Mahmoud Ehnesh remembers the moment the digital heart on his screen began to fibrillate in perfect sync with the patient in Room 4B at Royal Brompton Hospital—scars, electrical misfires, and all. It wasn’t magic, but the next best thing: a 'digital twin' of a human heart, built from real clinical data, now pulsing with life inside a computer. At Queen Mary University of London, Ehnesh and a team of researchers are refining these virtual replicas to transform how doctors treat atrial fibrillation (AF), a condition that disrupts the heart’s rhythm and affects more than 1.5 million people across the UK. For patients with persistent AF, ablation—a procedure that destroys rogue heart tissue—is often the best shot at restoring normal rhythm. But success is far from guaranteed, with repeat procedures common due to the complex, shifting electrical patterns that standard imaging can’t fully capture.
That’s where the digital twin comes in. By building personalized 3D models of patients’ hearts, researchers can simulate AF before surgery, pinpoint the exact circuits driving the chaos, and predict which ablation strategy will work best. But not all models are created equal. In a study published in The Journal of Physiology, the team tested how different types of clinical data shape the accuracy of these simulations.
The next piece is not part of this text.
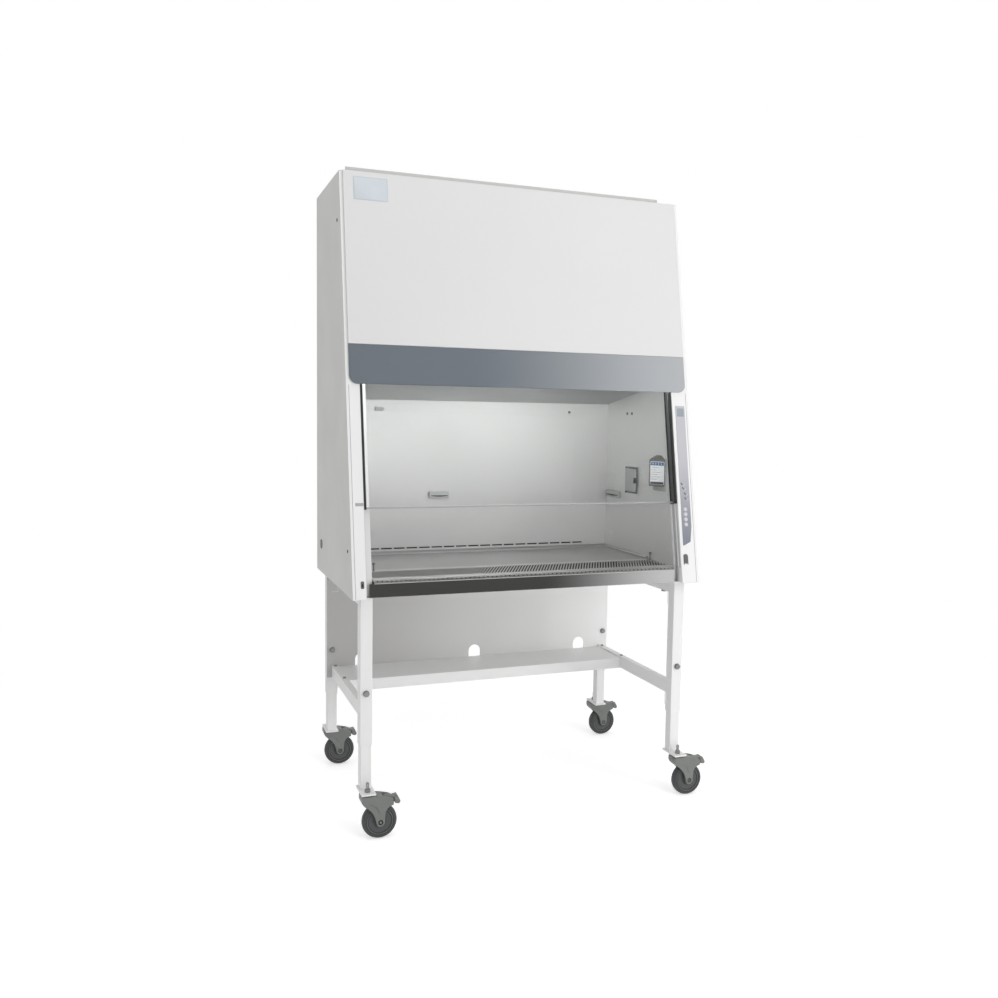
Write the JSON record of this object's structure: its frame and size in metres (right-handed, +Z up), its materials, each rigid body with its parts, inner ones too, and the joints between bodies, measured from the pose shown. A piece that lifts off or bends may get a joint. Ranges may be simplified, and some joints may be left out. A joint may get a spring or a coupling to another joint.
{
  "type": "biosafety cabinet",
  "caption": "Floor-standing class II biosafety cabinet with a leaning front, sliding glass sash, stainless chamber and a height-adjustable caster stand.",
  "frame": {"origin": "centre of the whole object's footprint, on the floor, with the casters pointing to the right", "axes": "+X to the user's right across the front, +Y from the front to the back, +Z up"},
  "size_m": [1.4394, 0.818, 2.3924],
  "materials": {
    "panel_paint": "satin off-white powder coat",
    "header_paint": "satin white powder coat",
    "band_paint": "satin grey-blue powder coat",
    "stainless": "brushed stainless sheet",
    "diffuser_sheet": "perforated mill-finish sheet",
    "zinc_steel": "zinc-plated steel",
    "filter_pack": "pleated filter paper in a pale frame",
    "motor_casting": "cast aluminium",
    "weight_iron": "bare cast iron",
    "lamp_glass": "opal tube",
    "rail_aluminium": "satin anodised",
    "seal_rubber": "matte black",
    "sash_glass": "clear laminated safety glass",
    "overlay_film": "satin printed film",
    "display_plastic": "moulded grey",
    "fitting_plastic": "moulded grey",
    "button_plastic": "pale moulded plastic",
    "valve_brass": "nickel-free brass, turned",
    "handle_steel": "plated lever",
    "stand_paint": "satin off-white powder coat",
    "caster_plastic": "moulded greenish grey",
    "pedal_plastic": "moulded dark grey",
    "wheel_tread": "non-marking grey rubber"
  },
  "bodies": {
    "cabinet": {"side_panel_left": "panel_paint", "side_panel_right": "panel_paint", "rear_panel": "panel_paint", "power_inlet": "fitting_plastic", "top_panel": "panel_paint", "exhaust_guard": "diffuser_sheet", "pillar_left": "panel_paint", "pillar_right": "panel_paint", "header_panel": "header_paint", "header_band": "band_paint", "lamp": "lamp_glass", "base_pan": "stainless", "front_trim": "stainless", "liner_left": "stainless", "liner_right": "stainless", "liner_back": "stainless", "supply_diffuser": "diffuser_sheet", "guide_tracks": "rail_aluminium", "shaft_bearings": "zinc_steel", "hepa_filters": "filter_pack", "plenum_box": "zinc_steel", "blower_housing": "zinc_steel", "blower_motor": "motor_casting", "console_overlay": "overlay_film", "display_unit": "display_plastic", "outlet_box": "fitting_plastic", "chamber_fittings": "fitting_plastic", "drain_valve": "valve_brass", "side_frames": "stand_paint", "stand_back_panel": "stand_paint", "stand_shelf": "stand_paint", "stand_bolts": "zinc_steel"},
    "sash": {"sash_glass": "sash_glass", "sash_frame": "rail_aluminium", "sash_wipers": "seal_rubber"},
    "counterweights": {"counterweights": "weight_iron"},
    "sync_shaft": {"sync_shaft": "zinc_steel"},
    "blower_wheel": {"blower_wheel": "motor_casting"},
    "front_grille": {"front_grille": "stainless"},
    "work_surface": {"work_surface": "stainless"},
    "outlet_cover": {"outlet_cover": "fitting_plastic"},
    "drain_handle": {"drain_handle": "handle_steel"},
    "legs": {"inner_legs": "stand_paint", "caster_stems": "zinc_steel"},
    "button_1": {"button_1": "button_plastic"},
    "button_2": {"button_2": "button_plastic"},
    "button_3": {"button_3": "button_plastic"},
    "button_4": {"button_4": "button_plastic"},
    "caster_front_left": {"caster_front_left": "caster_plastic"},
    "wheel_front_left": {"wheel_front_left": "wheel_tread"},
    "pedal_front_left": {"pedal_front_left": "pedal_plastic"},
    "caster_front_right": {"caster_front_right": "caster_plastic"},
    "wheel_front_right": {"wheel_front_right": "wheel_tread"},
    "pedal_front_right": {"pedal_front_right": "pedal_plastic"},
    "caster_rear_left": {"caster_rear_left": "caster_plastic"},
    "wheel_rear_left": {"wheel_rear_left": "wheel_tread"},
    "pedal_rear_left": {"pedal_rear_left": "pedal_plastic"},
    "caster_rear_right": {"caster_rear_right": "caster_plastic"},
    "wheel_rear_right": {"wheel_rear_right": "wheel_tread"},
    "pedal_rear_right": {"pedal_rear_right": "pedal_plastic"}
  },
  "joints": [
    {"name": "sash_slide", "type": "slide", "parent": "cabinet", "child": "sash", "axis": [0, 0.1719, 0.9851], "range_m": [-0.26, 0.38]},
    {"name": "counterweight_slide", "type": "slide", "parent": "cabinet", "child": "counterweights", "axis": [0, 0, 1], "range_m": [-0.38, 0.26]},
    {"name": "sync_shaft_spin", "type": "hinge", "parent": "cabinet", "child": "sync_shaft", "pos_m": [-0.0277, -0.10314, 2.34], "axis": [1, 0, 0], "range_deg": [-880, 600]},
    {"name": "blower_spin", "type": "hinge", "parent": "cabinet", "child": "blower_wheel", "pos_m": [-0.0277, 0.18715, 2.0164], "axis": [0, 1, 0], "continuous": true},
    {"name": "grille_lift", "type": "slide", "parent": "cabinet", "child": "front_grille", "axis": [0, 0, 1], "range_m": [0, 0.06]},
    {"name": "work_surface_lift", "type": "slide", "parent": "cabinet", "child": "work_surface", "axis": [0, 0, 1], "range_m": [0, 0.06]},
    {"name": "outlet_cover_hinge", "type": "hinge", "parent": "cabinet", "child": "outlet_cover", "pos_m": [0.5721, 0.0558, 1.245], "axis": [0, 0, -1], "range_deg": [0, 120]},
    {"name": "drain_handle_turn", "type": "hinge", "parent": "cabinet", "child": "drain_handle", "pos_m": [-0.3277, 0.1285, 0.8294], "axis": [0, 1, 0], "range_deg": [0, 90]},
    {"name": "leg_extension", "type": "slide", "parent": "cabinet", "child": "legs", "axis": [0, 0, -1], "range_m": [0, 0.15]},
    {"name": "button_1_press", "type": "slide", "parent": "cabinet", "child": "button_1", "axis": [0, 0.9851, -0.1719], "range_m": [0, 0.001], "stiffness_N_per_m": 400},
    {"name": "button_2_press", "type": "slide", "parent": "cabinet", "child": "button_2", "axis": [0, 0.9851, -0.1719], "range_m": [0, 0.001], "stiffness_N_per_m": 400},
    {"name": "button_3_press", "type": "slide", "parent": "cabinet", "child": "button_3", "axis": [0, 0.9851, -0.1719], "range_m": [0, 0.001], "stiffness_N_per_m": 400},
    {"name": "button_4_press", "type": "slide", "parent": "cabinet", "child": "button_4", "axis": [0, 0.9851, -0.1719], "range_m": [0, 0.001], "stiffness_N_per_m": 400},
    {"name": "caster_front_left_swivel", "type": "hinge", "parent": "legs", "child": "caster_front_left", "pos_m": [-0.6591, -0.382, 0.165], "axis": [0, 0, 1], "continuous": true},
    {"name": "wheel_front_left_spin", "type": "hinge", "parent": "caster_front_left", "child": "wheel_front_left", "pos_m": [-0.6166, -0.382, 0.0635], "axis": [0, 1, 0], "continuous": true},
    {"name": "pedal_front_left_press", "type": "hinge", "parent": "caster_front_left", "child": "pedal_front_left", "pos_m": [-0.5971, -0.382, 0.143], "axis": [0, 1, 0], "range_deg": [0, 10]},
    {"name": "caster_front_right_swivel", "type": "hinge", "parent": "legs", "child": "caster_front_right", "pos_m": [0.6037, -0.382, 0.165], "axis": [0, 0, 1], "continuous": true},
    {"name": "wheel_front_right_spin", "type": "hinge", "parent": "caster_front_right", "child": "wheel_front_right", "pos_m": [0.6462, -0.382, 0.0635], "axis": [0, 1, 0], "continuous": true},
    {"name": "pedal_front_right_press", "type": "hinge", "parent": "caster_front_right", "child": "pedal_front_right", "pos_m": [0.6657, -0.382, 0.143], "axis": [0, 1, 0], "range_deg": [0, 10]},
    {"name": "caster_rear_left_swivel", "type": "hinge", "parent": "legs", "child": "caster_rear_left", "pos_m": [-0.6591, 0.382, 0.165], "axis": [0, 0, 1], "continuous": true},
    {"name": "wheel_rear_left_spin", "type": "hinge", "parent": "caster_rear_left", "child": "wheel_rear_left", "pos_m": [-0.6166, 0.382, 0.0635], "axis": [0, 1, 0], "continuous": true},
    {"name": "pedal_rear_left_press", "type": "hinge", "parent": "caster_rear_left", "child": "pedal_rear_left", "pos_m": [-0.5971, 0.382, 0.143], "axis": [0, 1, 0], "range_deg": [0, 10]},
    {"name": "caster_rear_right_swivel", "type": "hinge", "parent": "legs", "child": "caster_rear_right", "pos_m": [0.6037, 0.382, 0.165], "axis": [0, 0, 1], "continuous": true},
    {"name": "wheel_rear_right_spin", "type": "hinge", "parent": "caster_rear_right", "child": "wheel_rear_right", "pos_m": [0.6462, 0.382, 0.0635], "axis": [0, 1, 0], "continuous": true},
    {"name": "pedal_rear_right_press", "type": "hinge", "parent": "caster_rear_right", "child": "pedal_rear_right", "pos_m": [0.6657, 0.382, 0.143], "axis": [0, 1, 0], "range_deg": [0, 10]}
  ],
  "couplings": [
    {"joint": "counterweight_slide", "follows": "sash_slide", "ratio": -1},
    {"joint": "sync_shaft_spin", "follows": "sash_slide", "rad_per_m": -40}
  ]
}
They built digital hearts for nine patients, calibrating each model using three distinct data sources: MRI scans that reveal scar tissue, voltage readings from electrical mapping, and measurements of conduction velocity—the speed at which electrical signals travel through heart muscle.
The results were striking. Models using only MRI data identified fewer arrhythmia triggers—and different ones—than those incorporating electrical measurements. Voltage and conduction data consistently revealed hidden pathways that imaging alone missed. This means a model based solely on MRI might send a surgeon after the wrong target. The study makes a powerful case for combining all three data types into a hybrid model, creating a fuller, more accurate picture of the heart’s electrical landscape. "Relying on any single source means missing part of the picture," says Dr. Ehnesh. "Combining all three within a single personalized model is the most promising path toward more accurate, targeted ablation for persistent AF patients."
The implications are profound. If digital twins can reliably predict ablation outcomes, they could reduce repeat procedures, shorten recovery times, and lower stroke risk for thousands. While the technology isn’t yet in routine clinical use, this research lays the scientific groundwork for that future. With collaborators from Imperial, King’s College, Leeds, and even IHU Liryc in Bordeaux, the London-led team is pushing the frontier of computational medicine—one heartbeat at a time. As digital models grow more sophisticated, the dream of precision cardiology inches closer to reality.